EVANGELICAL WOMEN IN EARLY 1800: SARAH GRIMKE P/30

                                                        Read Part One HERE


In this post I focus on a woman named Sarah Grimke. She lived from 1792 - 1873.  Sarah was born in Charleston, South Carolina, USA. She was the eigth of fourteen children and the second daughter of Mary and John Faucheraud Grimke, a wealthy plantation owner who was also an attorney and a judge. The Grimkes lived alternatively between a fashionable townhouse in Charleston and the sprawling Beaufort plantation in the country.
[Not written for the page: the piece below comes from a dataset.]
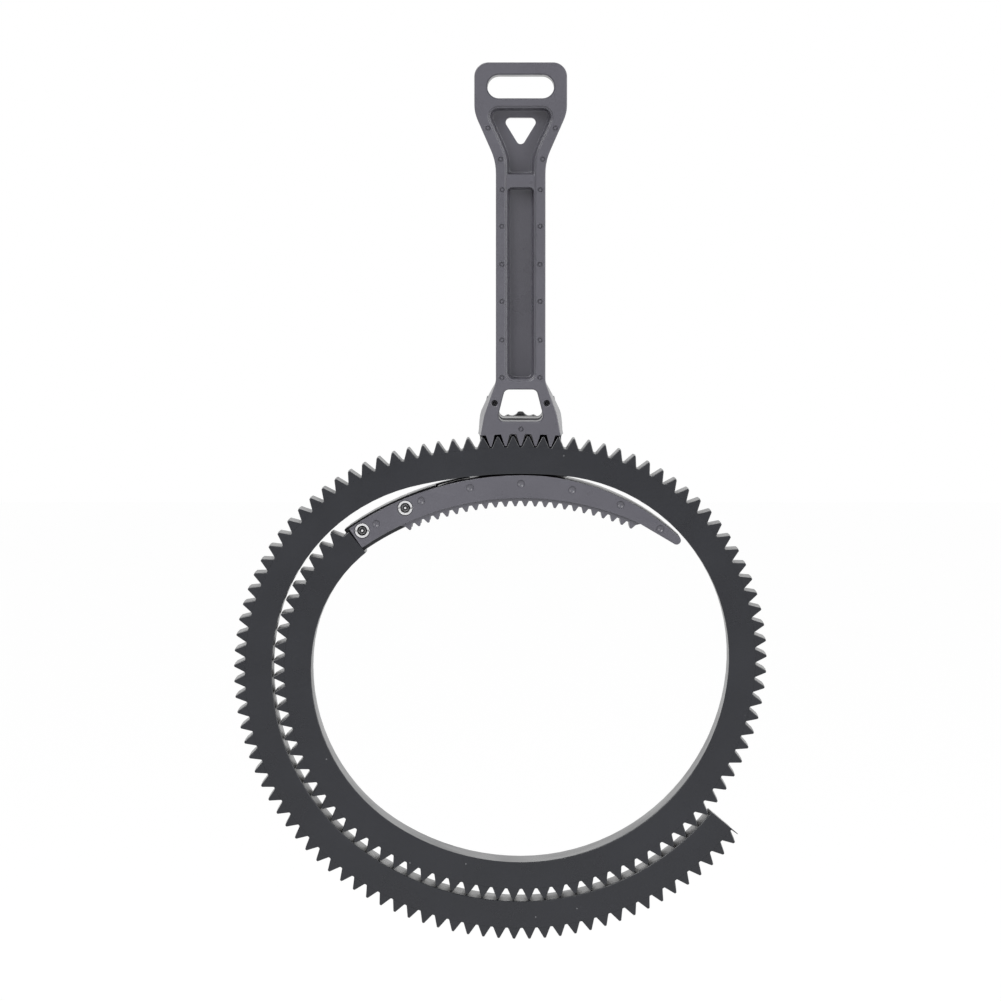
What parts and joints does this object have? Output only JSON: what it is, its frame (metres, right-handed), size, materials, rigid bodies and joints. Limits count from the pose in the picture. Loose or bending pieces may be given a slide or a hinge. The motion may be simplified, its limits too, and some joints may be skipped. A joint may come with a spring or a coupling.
{
  "type": "follow focus ring",
  "caption": "Flexible toothed focus belt wound round a lens barrel over a curved grip saddle, with a rear-clamped lever whose toothed foot locks the belt.",
  "frame": {"origin": "on the lens axis, at the centre of the loop's true round stretch, half way across the belt's width", "axes": "+Z along the lever away from the lens, +X to the right seen from the front, +Y along the lens axis towards the clamp knob"},
  "size_m": [0.0913, 0.022, 0.1502],
  "materials": {
    "belt": "matte charcoal moulded elastomer with fine dust specks and a mid-width parting line",
    "grey_plastic": "satin grey moulded plastic with a fine grain and round ejector marks",
    "screw_steel": "bright zinc-plated steel",
    "pin_steel": "dark oxide steel",
    "knob_plastic": "black moulded plastic with flutes"
  },
  "bodies": {
    "ring": {"gear_belt": "belt", "lens_saddle": "grey_plastic", "tab_screw_lower": "screw_steel", "tab_screw_upper": "screw_steel", "tab_nut_lower": "screw_steel", "tab_nut_upper": "screw_steel"},
    "lever": {"lever_handle": "grey_plastic", "guide_pin_left": "pin_steel", "guide_pin_right": "pin_steel", "clamp_nut": "screw_steel"},
    "washer": {"clamp_washer": "screw_steel"},
    "knob": {"clamp_knob": "knob_plastic", "clamp_stud": "screw_steel"}
  },
  "joints": [
    {"name": "lever_lift", "type": "slide", "parent": "ring", "child": "lever", "axis": [0, 0, 1], "range_m": [0, 0.0022]},
    {"name": "clamp_advance", "type": "slide", "parent": "lever", "child": "washer", "axis": [0, 1, 0], "range_m": [0, 0.00045]},
    {"name": "clamp_turn", "type": "hinge", "parent": "washer", "child": "knob", "pos_m": [0, 0.011, 0.03588], "axis": [0, 1, 0], "range_deg": [0, 360]}
  ],
  "couplings": [
    {"joint": "clamp_turn", "follows": "clamp_advance", "rad_per_m": 13963}
  ]
}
Like other large plantation owners, they kept scores of slaves, who did all the labour at Beaufort, from cotton picking to cooking, to caring for the children. Slaves worked as nursemaids to the Grimke's fourteen children and each child was also assigned a constant companion, a slave of about the same age. Sarah later said that at age five she saw a slave being whipped, and tried to board a steamer to a place where there was no slavery.

Sarah's early experiences with education shaped her future as an abolitionist and a feminist. Throughout her childhood, she was keenly aware of the inferiority of her own education when compared to that of her brothers. Although everyone recognised her remarkable intelligence, Sarah could not pursue her dream of becoming a lawyer and following in her father's footsteps.